"C’est comme s’ils avaient été enlevés dans notre salon, sur une
route où tout le monde circule sans penser au danger" : le rapt de trois
jeunes Israéliens il y a une semaine ramène brutalement les colons à la
réalité du conflit avec les Palestiniens.
"Cet enlèvement a été une onde de choc pour tous les habitants du Goush
Etzion", explique à l’AFP David Perel, le président du Conseil régional
de ce bloc de colonies en Cisjordanie occupée, au sud de Jérusalem.
Selon les services de sécurité israéliens, Eyal Yifrach (19 ans),
Naftali Frenkel (16 ans) et Gilad Shaer (16 ans) ont disparu à un arrêt
pour auto-stoppeurs près de Kfar Etzion, la colonie où deux d’entre eux
étudiaient.
Pour les colons, l’auto-stop est un moyen de transport très courant.
"Nous réclamons depuis longtemps du gouvernement plus d’argent pour les
transports en commun mais l’auto-stop est un moyen de voyager que nous
n’abandonnerons pas", assure David Perel.
"Le danger peut venir de n’importe où", y compris en Israël,
rappelle-t-il : "Il y a eu des attentats à Tel-Aviv et à Haïfa, des
roquettes sur le sud et des mitraillages de voitures ailleurs".
En tout cas, Hadas Halpert, 17 ans, ne renoncera pas à faire du stop.
"La vie normale doit continuer", témoigne cette jeune fille en guettant
une voiture pour rentrer dans la colonie où elle habite.
"Nous ne pouvons pas leur donner cette victoire", ajoute-t-elle en
parlant des "terroristes qui veulent nous empêcher de vivre ici".
"Je n’ai pas peur. L’essentiel est de continuer la routine même si on
pense désormais davantage aux risques", renchérit Amir Gourevitch, un
enseignant de 33 ans, qui attend lui aussi un véhicule pour rejoindre sa
colonie.
Les colons ont reçu des courriels des autorités locales les incitant à
la prudence, et la direction de la yeshiva (école talmudique) Mekor Haïm
où étaient inscrits deux des disparus a formellement interdit
l’auto-stop à ses élèves.
Proche de Jérusalem, Kfar Etzion, première colonie de Cisjordanie, a été
construite en septembre 1967 sur les ruines d’un kibboutz détruit par
l’armée jordanienne lors de la première guerre israélo-arabe en 1948.
Autour d’elle s’est développé le bloc colonies du Goush Etzion, avec ses
20.000 habitants, souvent attirés par une vie à la campagne, des prix
bien plus avantageux qu’en Israël et une relative sécurité par rapport
aux colonies isolées au coeur de la Cisjordanie.
Au supermarché local, 40% des employés sont palestiniens.
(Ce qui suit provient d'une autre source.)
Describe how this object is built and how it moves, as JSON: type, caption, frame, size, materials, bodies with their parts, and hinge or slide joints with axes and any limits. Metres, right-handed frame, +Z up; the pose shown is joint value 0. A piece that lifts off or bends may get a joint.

Plusieurs
centaines d’ouvriers palestiniens travaillent chaque jour dans le Goush
Etzion.
Face aux appels de responsables des colons à des représailles, y compris
en chassant les travailleurs palestiniens, Oded Revivi, le maire
d’Efrat, 8. 000 habitants, l’une des colonies du Goush Etzion, a appelé à
reprendre une vie normale.
"Ce genre d’action ne fait que renforcer la haine et la peur. Nos
voisins ne sont pas responsables de cet acte terroriste", a expliqué
M. Revivi dans une lettre publique.
Des affiches avec l’inscription "Bring Back Our Boys" ("ramenez nos
garçons") en anglais et en hébreu sont accrochées dans tout le Goush
Etzion, et les écoles locales multiplient les réunions d’information et
les prières collectives.
"Nous allons nous renforcer, continuer de construire et affirmer à la
face du monde que nous sommes ici pour toujours", promet le président du
Conseil régional.
La communauté internationale condamne la colonisation, illégale au
regard du droit international et un des principaux contentieux avec les
Palestiniens, bien que le Goush Etzion fasse partie des blocs de
colonies qu’Israël pourrait garder moyennant un échange de territoires
en cas d’accord de paix.
"Nous attendions-nous à ce que tous les Palestiniens restent sagement
assis, acceptant d’être défaits, pendant que l’occupation israélienne se
renforce ?", s’interrogeait cette semaine le directeur de l’ONG
anti-colonisation La Paix Maintenant, Yariv Oppenheimer.
"Que pensions-nous ? Que la tranquillité serait préservée pour toujours
et que le bloc du Goush Etzion deviendrait un site touristique pastoral
sans la moindre trace des Palestiniens ?", poursuivait-il, estimant que
la situation "nous a explosé à la figure".